ザニオーロは今夏の移籍市場で、ラジャ・ナインゴランの移籍オペレーションでローマに加入した。2400万ユーロ(約30億円)の金銭に加え、ダヴィデ・サントンとともに移籍したこともあり、単に金銭を埋めるためのトレード要員でしかなかったように思える。しかし、実際のところは事情が違ったようだ。プロ選手としてセリエBやセリエCのカテゴリーでプレーした父、イゴールが移籍交渉の舞台裏をこう説明する。
「ローマは、ニコロを獲得できないならナインゴランの譲渡を拒否する姿勢を示した。そのため、インテルは少し主導権を握られる形となった。ともかく、トレード要員が誰であれ、スパッレッティはナインゴランを強く必要としていた。そういったことで、インテルはニコロの放出に『イエス』と言わざるを得なかったんだ」
ナインゴランをインテルに譲渡したことにロマニスタたちは憤慨した。全身全霊をかけて戦い、魂の塊のようなナインゴランは、ローマに欠かせない存在だった。ただ、その時はロマニスタたちもザニオーロがこれほど短期間で化けるとは想像できなかった。それはモンチSDも同じ考えだったようだ。「トップチームでプレーするまでに6カ月は待たなければいけないと思われたが、こんなに早くから出場できるとは」と舌を巻く。

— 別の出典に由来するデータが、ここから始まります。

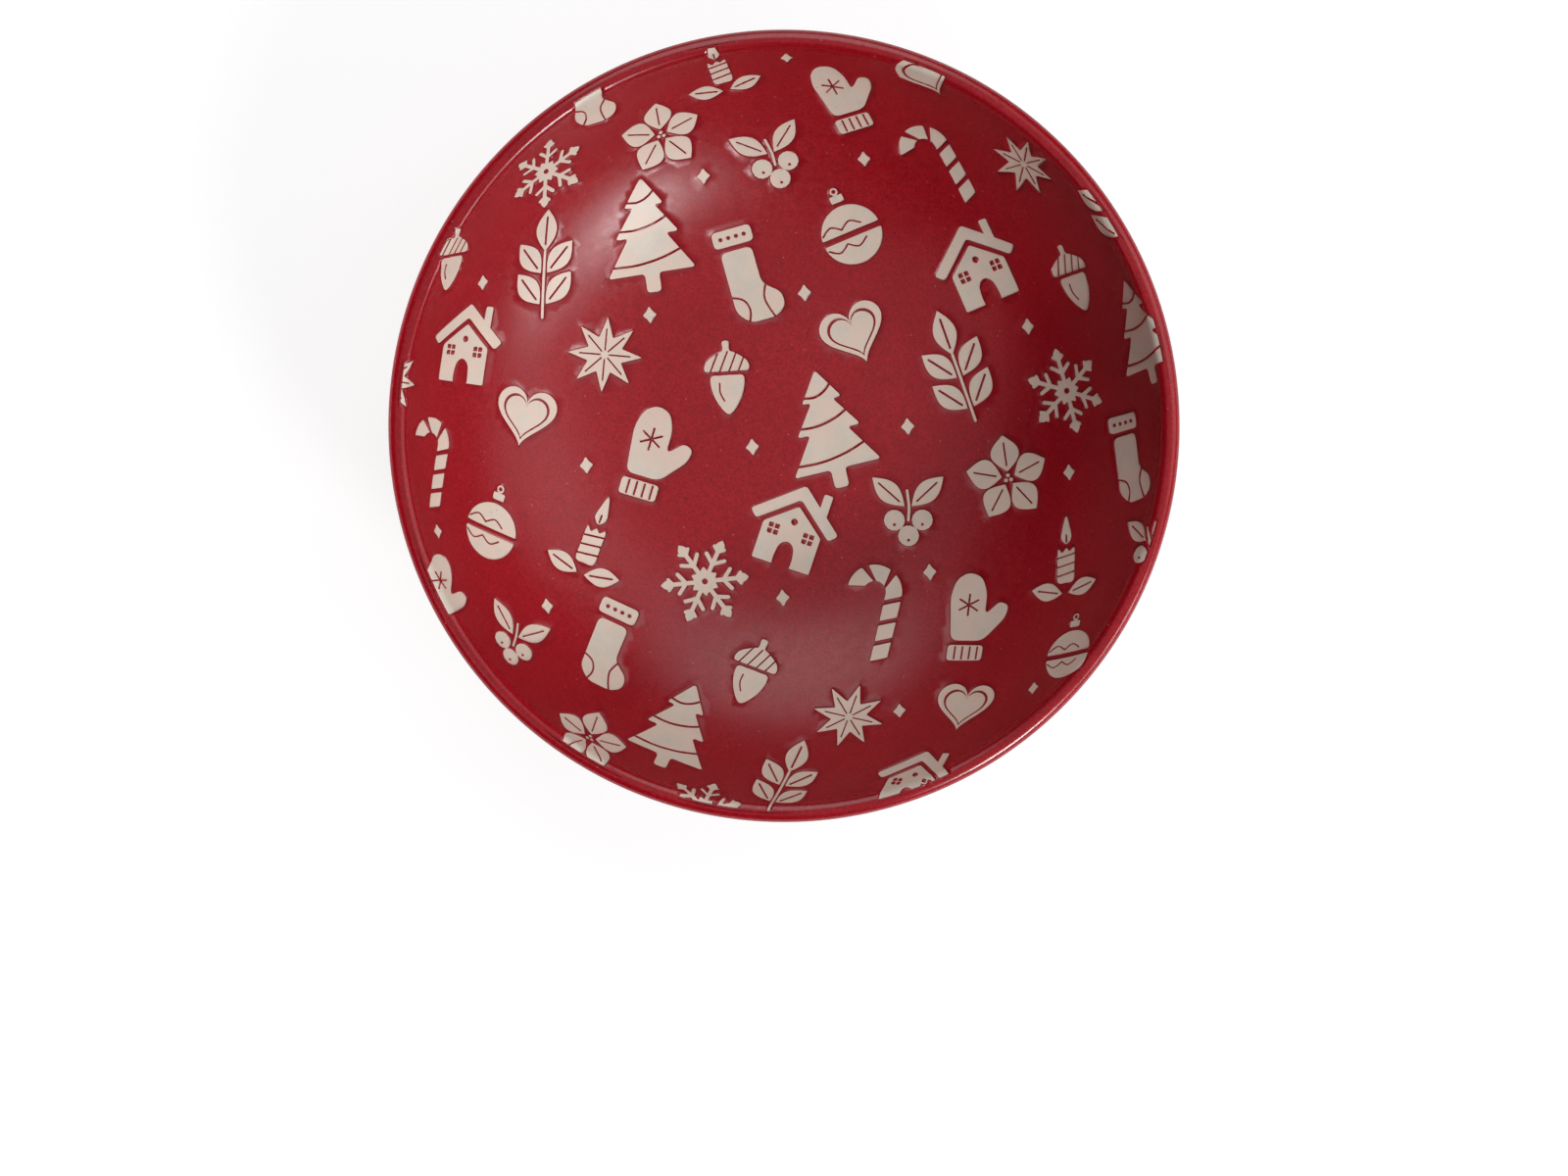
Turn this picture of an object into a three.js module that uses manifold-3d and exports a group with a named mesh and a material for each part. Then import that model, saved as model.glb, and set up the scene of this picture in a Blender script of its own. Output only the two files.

1メートル90センチの長身で、希少なレフティー。スピードとテクニックを兼ね備え、守備能力も高い。利き足こそ異なるが、ボール捌きやドリブルなどはミラニスタたちを熱狂させたあのスタープレーヤーを想起させる。「アイドルはカカ! 彼のような選手になることが夢なんだ」とザニオーロ自身が目標とするフオリクラッセ(規格外の選手)だ。U-21イタリア代表で4試合に出場させたルイージ・ディ・ビアージョ監督も大きな期待を寄せていて、「ジェノア戦では試合中に3つのポジションを担った。信じられないほど要求に応えられるだけの能力を持っている。現代サッカーのプロトタイプだ」と高く評価する。
ローマはチャンピオンズリーグこそ決勝トーナメント進出を決めたが、リーグ戦は低空飛行。勝ち点24の7位と、今一つ波に乗ることができていない。そんな中、ザニオーロの出現は数少ない明るい材料だ。負傷離脱しているハビエル・パストーレやロレンツォ・ペッレグリーニが復帰となれば、激しい定位置争いが待つことになるだろう。しかし、ジェノア戦で見せたように、複数のポジションをこなせる柔軟性も備えていることを証明した。後半戦の巻き返しに向け、ザニオーロがチームにとって必要不可欠な選手であることは間違いない。